_What the task requires_
How many lines in these records hold the string "dict"? Reply with the number alone.

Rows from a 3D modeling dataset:
## START

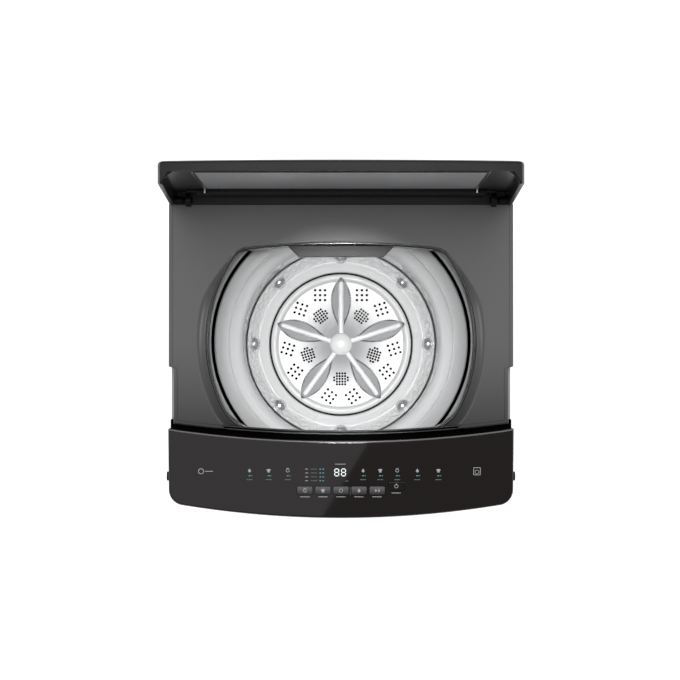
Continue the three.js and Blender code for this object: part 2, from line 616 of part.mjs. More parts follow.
function suspensionRod(sx, sy) {
  const { radius, bottom, bracket, bracketSheet } = ROD;
  const seat = bracket + bracketSheet + GAP;
  const profile = [[0, bottom], [12, bottom], [12, bottom + 4], [radius, bottom + 4], [radius, seat],
    [12, seat],
    [12, seat + 5], [7, seat + 13], [0, seat + 13]];
  return turned(profile, SMALL).translate([sx * ROD.x, sy * ROD.y, 0]);
}

function damperCup(sx, sy) {
  const top = LUG.bottom - GAP;
  const low = top - 34;
  const bore = ROD.radius + 1;
  const profile = [[14, low], [22, low], [22, top - 6], [18, top], [bore, top], [bore, top - 5], [14,
    top - 5]];
  return turned(profile, SMALL).translate([sx * ROD.x, sy * ROD.y, 0]);
}

// ---------------------------------------------------------------- basket and pulsator
const FLANGE = { bottom: 311, top: 322.6, radius: 150 };

function basketWall() {
  const { topRadius, lowRadius, wall, top, taperTop, taperBottom, bottom } = BASKET;
  return turned([[lowRadius, bottom], [lowRadius + 3, taperBottom], [topRadius, taperTop], [topRadius, top],
    [topRadius - wall, top], [topRadius - wall, taperTop], [lowRadius + 3 - wall, taperBottom],
    [lowRadius - wall, bottom]]);
}

const BOWL = { foot: 366, rim: 402, slopeRadius: 144, slopeTop: 384, ledge: 356, wellTop: 352,
  wellFloor: 334 };

function basketBase() {
  const outer = BASKET.lowRadius - BASKET.wall - GAP;
  const well = PULSATOR.radius + 3;
  const bore = SHAFT.spinRadius + 3;
  const seat = BASKET.bottom;
  return turned([[bore, seat], [outer, seat], [outer, BOWL.foot], [BOWL.slopeRadius, BOWL.foot],
    [well + 4, BOWL.ledge], [well, BOWL.wellTop], [well, BOWL.wellFloor], [bore, BOWL.wellFloor]]);
}

/** The upper part of the bowl, which stands on the base against the foot of the wall. */
function basketRim() {
  const outer = BASKET.lowRadius - BASKET.wall - GAP;
  const foot = BOWL.foot + GAP;
  return turned([[BOWL.slopeRadius + GAP, foot], [outer, foot], [outer, BOWL.rim], [outer - 3, BOWL.rim],
    [outer - 10, BOWL.slopeTop]]);
}

function balanceRing() {
  const { outer, inner, top, bottom } = RING;
  return turned([[inner, bottom + 8], [inner + 3, bottom], [outer - 1, bottom], [outer - 1, top - 6],
    [outer - 3, top - 2],
    [outer - 10, top], [178, top], [176.5, top - 1.5], [175, top], [inner + 14, top - 2], [inner + 4,
    top - 10], [inner, top - 20]]);
}

function basketFlange() {
  const { bottom, top, radius } = FLANGE;
  const bore = SHAFT.spinRadius + GAP;
  return turned([[bore, bottom], [46, bottom], [50, top - 6], [radius, top - 4], [radius, top], [bore,
    top]], MEDIUM);
}

function spinShaft() {
  const { washRadius, spinRadius } = SHAFT;
  return turned([[washRadius + GAP, GEARBOX.bottom + 2], [spinRadius, GEARBOX.bottom + 2], [spinRadius,
    FLANGE.top],
    [washRadius + GAP, FLANGE.top]], 24);
}

function washShaft() {
  const bottom = PULLEY.bottom - 4;
  const top = PULSATOR.bottom + 2;
  return turned([[0, bottom], [SHAFT.washRadius, bottom], [SHAFT.washRadius, top], [0, top]], 24);
}

const LINT_FILTER = { halfWidth: 34, bottom: 630, top: 752, depth: 18 };

function lintFilter() {
  const { halfWidth, bottom, top, depth } = LINT_FILTER;
  const reach = BASKET.topRadius - BASKET.wall - 2 * GAP;
  const back = cylinder(reach, [bottom, top], [0, 0], 'z', FINE);
  const frame = block([-halfWidth, halfWidth], [reach - depth, reach + OVERLAP], [bottom,
    top]).intersect(back);
  return join(frame, block([10 - halfWidth, halfWidth - 10], [reach - depth - 5, reach - depth + 1],
    [bottom + 12, top - 12]));
}

function pulsator() {
  const { radius, bottom, top, rim, petals } = PULSATOR;
  const bore = SHAFT.washRadius + GAP;
  const dish = turned([[bore, bottom], [radius - 3, bottom], [radius, bottom + 4], [radius - 1, top + 3],
    [radius - 5, top + 5],
    [radius - rim, top + 3], [radius - rim - 3, top], [30, top + 2], [bore, top + 4]], FINE);
  const vane = (i) => {
    const shape = new THREE.Shape();
    shape.moveTo(24, 0);
    shape.quadraticCurveTo(66, 22, radius - 8, 0);
    shape.quadraticCurveTo(66, -22, 24, 0);
    const geometry = new THREE.ExtrudeGeometry(shape, { depth: 11, bevelEnabled: false, curveSegments: 6 });
    return solidFrom(geometry.translate(0, 0, top - 4).rotateZ(Math.PI / 2 + (2 * Math.PI * i) / petals));
  };
  return join(dish, ...Array.from({ length: petals }, (_, i) => vane(i)));
}

function pulsatorCap() {
  const bottom = PULSATOR.top + 7;
  return turned([[0, bottom], [20.5, bottom], [19.5, bottom + 4], [14, bottom + 8], [7, bottom + 10], [0,
    bottom + 10.6]], 24);
}

// ---------------------------------------------------------------- put the machine together
add('base_frame', baseFrame(), FINISH.blackPlastic);
add('cabinet_shell', cabinetShell(), FINISH.cabinetPaint);
add('back_panel', backPanel(), FINISH.zincSteel);
add('top_cover', topCover(), FINISH.darkPlastic);
add('control_housing', controlHousing(), FINISH.blackPlastic);
add('control_face', controlFace(), FINISH.consoleGloss);
add('console_trim', consoleTrim(), FINISH.lightTrim);
add('display_module', displayModule(), FINISH.blackPlastic);
add('control_board', controlBoard(), FINISH.boardGreen);
KEYS.forEach((key) => add(key.name, faceBlock(key.x, key.y, KEY.width, KEY.depth, -KEY.proud, KEY.reach),
  FINISH.keyGrey));
add('screw_cap_left', screwCap(-1), FINISH.blackPlastic);
add('screw_cap_right', screwCap(1), FINISH.blackPlastic);
add('dispenser_housing', dispenserHousing(), FINISH.tubPlastic);
add('detergent_drawer', detergentDrawer(), FINISH.darkPlastic);
add('inlet_valve', inletValve(), FINISH.tubPlastic);
add('inlet_hose', inletHose(), FINISH.rubber);
add('lid_lock', lidLock(), FINISH.blackPlastic);
add('drain_stub', stubThroughBack(DRAIN.radius, DRAIN.radius - 4, DRAIN.x, DRAIN.z, DRAIN.inside, 269),
  FINISH.blackPlastic);
add('cord_gland', stubThroughBack(CORD_GLAND.radius, 4, CORD_GLAND.x, CORD_GLAND.z, 246, 266),
  FINISH.rubber);
add('drain_hose', drainHose(), FINISH.rubber);
add('hinge_pin_left', hingePin(-1), FINISH.zincSteel);
add('hinge_pin_right', hingePin(1), FINISH.zincSteel);
CORNERS.forEach(([corner, sx, sy]) => {
  add(`foot_${corner}`, levellingFoot(sx, sy), FINISH.rubber);
  add(`suspension_rod_${corner}`, suspensionRod(sx, sy), FINISH.zincSteel);
  add(`damper_cup_${corner}`, damperCup(sx, sy), FINISH.blackPlastic);
});
add('outer_tub', outerTub(), FINISH.tubPlastic);
add('tub_cover', tubCover(), FINISH.tubPlastic);
add('tub_support', tubSupport(), FINISH.zincSteel);
add('gearbox', gearbox(), FINISH.castAluminium);
add('motor', motor(), FINISH.motorPaint);
add('drain_valve', drainValve(), FINISH.tubPlastic);
add('drive_belt', driveBelt(), FINISH.rubber);
add('motor_pulley', pulley(PULLEY.motorRadius, 0).translate([MOTOR.x, 0, 0]), FINISH.castAluminium);
add('drive_pulley', pulley(PULLEY.driveRadius, SHAFT.washRadius + GAP), FINISH.castAluminium);
add('wash_shaft', washShaft(), FINISH.zincSteel);
add('spin_shaft', spinShaft(), FINISH.zincSteel);
add('basket_flange', basketFlange(), FINISH.castAluminium);
add('basket_wall', basketWall(), FINISH.stainless);
add('basket_base', basketBase(), FINISH.ringPlastic);
add('basket_rim', basketRim(), FINISH.ringPlastic);
add('balance_ring', balanceRing(), FINISH.ringPlastic);
add('lint_filter', lintFilter(), FINISH.tubPlastic);
add('pulsator', pulsator(), FINISH.ringPlastic);
add('pulsator_cap', pulsatorCap(), FINISH.ringPlastic);
add('lid_frame', lidFrame(), FINISH.darkPlastic);
add('lid_glass', lidGlass(), FINISH.tintedGlass);

export default machine;
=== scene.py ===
"""Top load washing machine with its lid open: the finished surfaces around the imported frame."""
import json
import logging
import math
from dataclasses import dataclass
from enum import Enum
from typing import Callable, Iterable, Sequence

import bmesh
import bpy
from mathutils import Matrix, Vector


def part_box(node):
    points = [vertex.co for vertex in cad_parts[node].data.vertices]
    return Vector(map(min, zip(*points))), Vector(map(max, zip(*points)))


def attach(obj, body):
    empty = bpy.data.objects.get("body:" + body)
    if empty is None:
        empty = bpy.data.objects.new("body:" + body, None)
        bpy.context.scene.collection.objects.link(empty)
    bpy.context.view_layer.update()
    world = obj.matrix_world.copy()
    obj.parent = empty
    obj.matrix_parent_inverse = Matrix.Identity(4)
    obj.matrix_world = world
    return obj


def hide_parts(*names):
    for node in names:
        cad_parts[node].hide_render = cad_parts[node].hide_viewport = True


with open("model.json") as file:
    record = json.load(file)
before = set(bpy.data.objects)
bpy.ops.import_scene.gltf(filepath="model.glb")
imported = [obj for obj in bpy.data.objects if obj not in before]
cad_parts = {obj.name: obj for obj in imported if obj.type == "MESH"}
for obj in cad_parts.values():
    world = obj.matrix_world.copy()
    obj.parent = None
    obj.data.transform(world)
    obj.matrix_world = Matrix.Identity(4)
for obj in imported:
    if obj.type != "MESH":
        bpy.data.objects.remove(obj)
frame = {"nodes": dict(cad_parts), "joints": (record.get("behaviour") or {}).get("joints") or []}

LOG = logging.getLogger("washing_machine")
MM = 0.001
Point = tuple[float, float]
Mesh = bmesh.types.BMesh


# ------------------------------------------------------------------------------------------ materials
def linear(hex_color: str) -> tuple[float, float, float, float]:
    """Turn an sRGB hex colour into a linear one.

    Args:
        hex_color: six hex digits after a hash.

    Returns:
        Red, green, blue and a full alpha.
    """
    parts = [int(hex_color[i:i + 2], 16) / 255 for i in (1, 3, 5)]
    red, green, blue = (c / 12.92 if c <= 0.04045 else ((c + 0.055) / 1.055) ** 2.4 for c in parts)
    return red, green, blue, 1.0


def add_node(tree: bpy.types.NodeTree, kind: str, inputs: dict | None = None,
             **settings: object) -> bpy.types.Node:
    """Add a node with its settings, input values and links.

    Args:
        tree: the material's node tree.
        kind: the node's type name.
        inputs: an input's name or number, and its value or the socket to link to it.
        settings: the node's own properties.

    Returns:
        The new node.
    """
    made = tree.nodes.new(kind)
    for name, value in settings.items():
        setattr(made, name, value)
    for name, value in (inputs or {}).items():
        if isinstance(value, bpy.types.NodeSocket):
            tree.links.new(value, made.inputs[name])
        else:
            made.inputs[name].default_value = value
    return made


class Weathering(Enum):
    """How a finish varies over a surface."""

    MOULDED = "moulded"
    BRUSHED = "brushed"
    CAST = "cast"


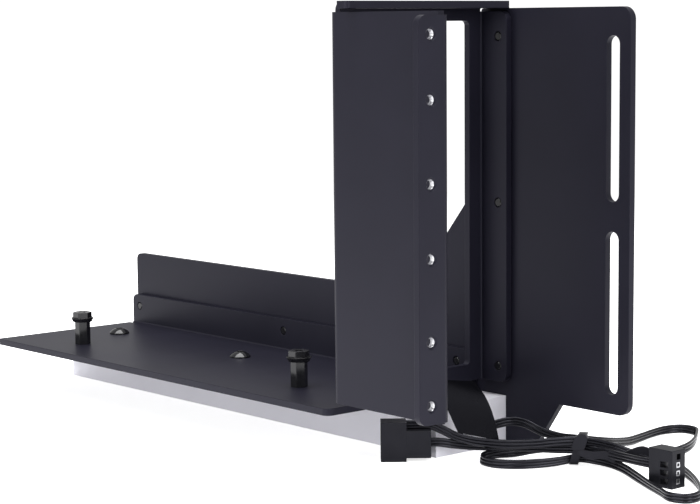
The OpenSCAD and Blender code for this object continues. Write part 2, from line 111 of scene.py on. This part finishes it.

## END

_Answer to the exercise_
2